**Requirements**
Determine how many lines contain the string "finishes" and reply with that number alone.

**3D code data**
============================================================
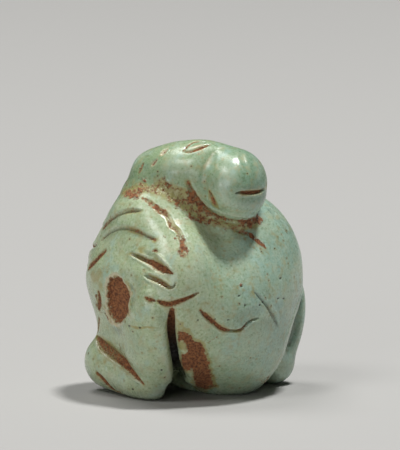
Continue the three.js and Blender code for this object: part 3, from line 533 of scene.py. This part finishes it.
def headAxis():
    turn = math.radians(headStone["turn"])
    return np.array(headStone["nape"]) - underside, np.array([math.cos(turn), math.sin(turn), 0])


def mirrored(run, how, tree, nearest):
    if how == "flank":
        middle, across = -underside, np.array([0, 1, 0])
    else:
        middle, along = headAxis()
        across = np.array([-along[1], along[0], 0])
    beside = -((run - middle) @ across)
    turned = run + 2 * beside[:, None] * across
    return np.array([tree.find_nearest(Vector(p))[0] for p in turned[beside > nearest]])


def routesOf(tree):
    routes = []
    for group in (headCuts, shoulderCuts, legCuts, haunchCuts):
        for name, cut in group.items():
            run = onStone(tree, cut["path"])
            if len(run) < layout["fewest"]:
                print("no route on the stone for", name)
                continue
            routes.append((cut, run, 1))
            if "twin" not in cut:
                continue
            twin = mirrored(run, cut["twin"], tree, cut.get("twinFrom", layout["twinFrom"]))
            if len(twin) >= layout["fewestTwin"]:
                routes.append((cut, twin, -1))
    print("laid", len(routes), "routes on the stone")
    return routes


def againstRoute(points, normals, run, reach):
    low = run.min(axis=0) - reach
    high = run.max(axis=0) + reach
    near = np.nonzero(((points > low) & (points < high)).all(axis=1))[0]
    starts = run[:-1]
    along = run[1:] - starts
    lengths = np.maximum((along ** 2).sum(axis=1), 1e-9)
    offset = points[near][:, None, :] - starts[None]
    part = np.clip((offset * along[None]).sum(axis=2) / lengths[None], 0, 1)
    gap = offset - part[..., None] * along[None]
    distance = np.sqrt((gap ** 2).sum(axis=2))
    best = distance.argmin(axis=1)
    rows = np.arange(len(near))
    distance = distance[rows, best]
    keep = distance < reach
    near = near[keep]
    best = best[keep]
    rows = rows[keep]
    walked = np.concatenate([[0], np.cumsum(np.sqrt(lengths))])
    share = (walked[best] + part[rows, best] * np.sqrt(lengths[best])) / walked[-1]
    side = np.cross(normals[near], along[best])
    side = side / np.maximum(np.linalg.norm(side, axis=1), 1e-9)[:, None]
    across = (gap[rows, best] * side).sum(axis=1)
    return near, distance[keep], across, share


def outlineDepth(u, v, outline):
    corners = np.array(outline, float)
    following = np.roll(corners, -1, axis=0)
    points = np.stack([u, v], axis=1)
    along = following - corners
    offset = points[:, None] - corners[None]
    part = np.clip((offset * along).sum(axis=2) / (along ** 2).sum(axis=1), 0, 1)
    distance = np.sqrt(((offset - part[..., None] * along) ** 2).sum(axis=2)).min(axis=1)
    crossing = ((corners[None, :, 1] > v[:, None]) != (following[None, :, 1] > v[:, None]))
    slope = along[:, 0] / np.where(along[:, 1] == 0, 1e-9, along[:, 1])
    hit = u[:, None] < corners[None, :, 0] + slope * (v[:, None] - corners[None, :, 1])
    inside = (crossing & hit).sum(axis=1) % 2 == 1
    return np.where(inside, distance, -distance)


def roughBlock():
    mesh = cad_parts["carving"].data.copy()
    beast = bpy.data.objects.new("turquoiseBeast", mesh)
    bpy.context.collection.objects.link(beast)
    bpy.ops.object.select_all(action="DESELECT")
    beast.select_set(True)
    bpy.context.view_layer.objects.active = beast
    bpy.ops.object.mode_set(mode="EDIT")
    bpy.ops.mesh.select_all(action="SELECT")
    bpy.ops.mesh.remove_doubles(threshold=block["weld"] * mm)
    bpy.ops.object.mode_set(mode="OBJECT")
    remesh = beast.modifiers.new("evenGrain", "REMESH")
    remesh.mode = "VOXEL"
    remesh.voxel_size = block["grain"] * mm
    bpy.ops.object.modifier_apply(modifier=remesh.name)
    bpy.ops.object.mode_set(mode="EDIT")
    bpy.ops.mesh.select_all(action="SELECT")
    bpy.ops.mesh.vertices_smooth(factor=0.5, repeat=block["rubs"])
    bpy.ops.mesh.select_all(action="DESELECT")
    bpy.ops.object.mode_set(mode="OBJECT")
    print("rough block", len(beast.data.vertices), "points")
    return beast


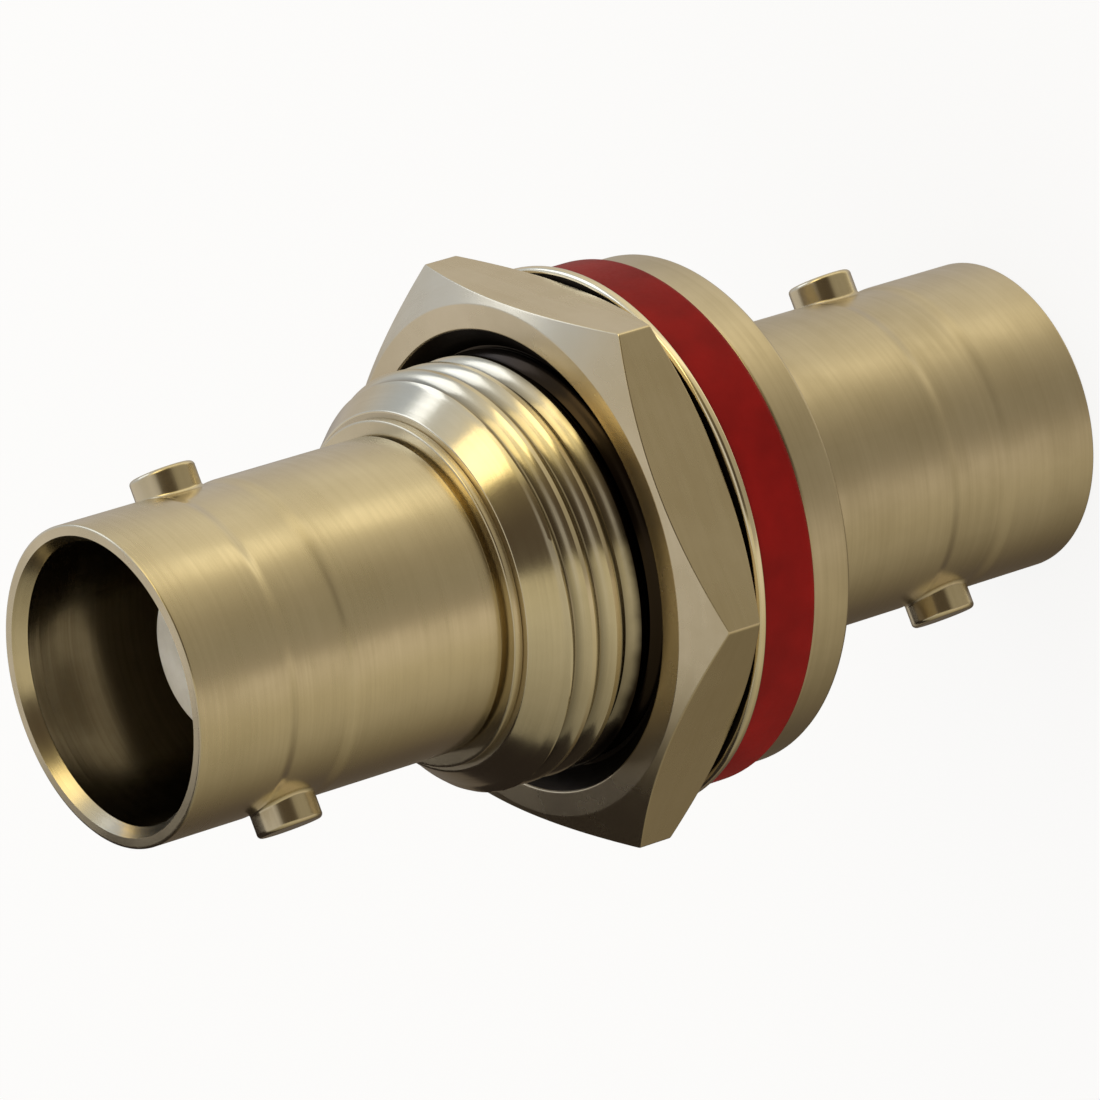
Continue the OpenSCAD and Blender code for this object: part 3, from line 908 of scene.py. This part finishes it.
add(tree, "ShaderNodeOutputMaterial", {"Surface": glow.outputs[0]})
tent_mesh.materials.append(tent_material)

# Distance behind the axis, the two sides and the two heights of the backdrop
BACKDROP_BACK = 36.0
BACKDROP_SIDES = (-3.5, -110.0)
BACKDROP_HEIGHTS = (14.0, 90.0)
# The backdrop is painted shade: a dark card that shows only in reflections, standing for the shade below
# the part.
backdrop_mesh = bpy.data.meshes.new("dark_backdrop")
away = Vector((-math.cos(CAMERA_BEARING), -math.sin(CAMERA_BEARING), 0.0))
across = Vector((away.y, -away.x, 0.0))
corners = [(away * BACKDROP_BACK + across * BACKDROP_SIDES[i] + Vector((0, 0, BACKDROP_HEIGHTS[j]))) * MM
           for i, j in ((0, 0), (1, 0), (1, 1), (0, 1))]
backdrop_mesh.from_pydata(corners, [], [(0, 1, 2, 3)])
backdrop = placed("dark_backdrop", backdrop_mesh)
backdrop_material, tree = new_material("dark_card_painted_shade")
glow = add(tree, "ShaderNodeEmission", {"Color": linear("2A2420"), "Strength": 1.0})
add(tree, "ShaderNodeOutputMaterial", {"Surface": glow.outputs[0]})
backdrop_mesh.materials.append(backdrop_material)

for panel in (tent, backdrop):
    panel.visible_camera = False
    panel.visible_diffuse = False
    panel.visible_shadow = False

world = bpy.data.worlds.new("studio")
world.use_nodes = True
tree = world.node_tree
tree.nodes.clear()
rays = add(tree, "ShaderNodeLightPath")
seen = add(tree, "ShaderNodeMath", {
    0: rays.outputs["Is Camera Ray"], 1: rays.outputs["Is Glossy Ray"]}, operation="MAXIMUM")
seen = add(tree, "ShaderNodeMath", {
    0: seen.outputs[0], 1: rays.outputs["Is Transmission Ray"]}, operation="MAXIMUM")
white = add(tree, "ShaderNodeBackground", {"Color": linear("FFFFFF"), "Strength": 1.0})
room = add(tree, "ShaderNodeBackground", {"Color": linear("FFFAF2"), "Strength": ROOM_LIGHT})
mixed = add(tree, "ShaderNodeMixShader", {
    0: seen.outputs[0], 1: room.outputs[0], 2: white.outputs[0]})
add(tree, "ShaderNodeOutputWorld", {"Surface": mixed.outputs[0]})
bpy.context.scene.world = world


def toward(bearing, elevation):
    """Direction from the part at a bearing and an elevation, both in radians."""
    level = math.cos(elevation)
    return Vector((math.cos(bearing) * level, math.sin(bearing) * level, math.sin(elevation)))


def soft_lamp(name, bearing, elevation, distance, size, radiance, colour):
    """A square soft lamp that faces the part. radiance is how bright its face looks."""
    lamp = bpy.data.lights.new(name, "AREA")
    lamp.shape = "SQUARE"
    lamp.size = size
    lamp.energy = radiance * math.pi * size ** 2
    lamp.color = linear(colour)[:3]
    obj = placed(name, lamp)
    back = toward(CAMERA_BEARING + math.radians(bearing), math.radians(elevation))
    obj.location = (cad_box[0] + cad_box[1]) / 2 + back * distance
    obj.rotation_euler = back.to_track_quat("Z", "Y").to_euler()


soft_lamp("key_lamp", bearing=66, elevation=30, distance=0.45, size=0.2, radiance=1.5, colour="FFEBB0")
soft_lamp("window_lamp", bearing=120, elevation=28, distance=0.45, size=0.24, radiance=1.5,
          colour="E0EAFF")

FLOOR_R = 0.5
FLOOR_SEGMENTS = 96
FLOOR_GAP = 0.02
FLOOR_WHITE = 0.85
floor_mesh = bpy.data.meshes.new("floor")
shape = bmesh.new()
bmesh.ops.create_circle(shape, cap_ends=True, segments=FLOOR_SEGMENTS, radius=FLOOR_R)
shape.to_mesh(floor_mesh)
shape.free()
floor = placed("floor", floor_mesh)
floor.location.z = cad_box[0].z - FLOOR_GAP * MM
floor_material, tree = new_material("white_paper")
rays = add(tree, "ShaderNodeLightPath")
paper = add(tree, "ShaderNodeBsdfDiffuse", {"Color": linear("F4F2EE")})
white = add(tree, "ShaderNodeEmission", {"Color": linear("FFFFFF"), "Strength": 1.0})
share = add(tree, "ShaderNodeMath", {
    0: rays.outputs["Is Camera Ray"], 1: FLOOR_WHITE}, operation="MULTIPLY")
mixed = add(tree, "ShaderNodeMixShader", {
    0: share.outputs[0], 1: paper.outputs[0], 2: white.outputs[0]})
add(tree, "ShaderNodeOutputMaterial", {"Surface": mixed.outputs[0]})
floor_mesh.materials.append(floor_material)
floor.visible_glossy = False

# ---- Camera ----------------------------------------------------------------------------------
# A long lens that looks down on the front mouth, aimed just in front of the axis's middle and
# rolled so that the axis lies across the view.

CAMERA_ELEVATION = math.radians(34.687)
CAMERA_ROLL = math.radians(-107.039)
CAMERA_DISTANCE = 266.356
AIM_ABOVE_MIDDLE = 0.4529
camera = bpy.data.cameras.new("camera")
camera.sensor_width = 36.0
camera.lens = 294.545
camera.clip_start = 0.01
camera.clip_end = 10.0
eye = placed("camera", camera)
back = toward(CAMERA_BEARING, CAMERA_ELEVATION)
aim = Vector((0.0, 0.0, (cad_box[0].z + cad_box[1].z) / 2 + AIM_ABOVE_MIDDLE * MM))
eye.location = aim + back * CAMERA_DISTANCE * MM
eye.rotation_euler = (back.to_track_quat("Z", "Y") @ Quaternion((0, 0, 1), CAMERA_ROLL)).to_euler()
bpy.context.scene.camera = eye
bpy.context.scene.view_settings.view_transform = "Standard"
============================================================
**Result of the exercise**
2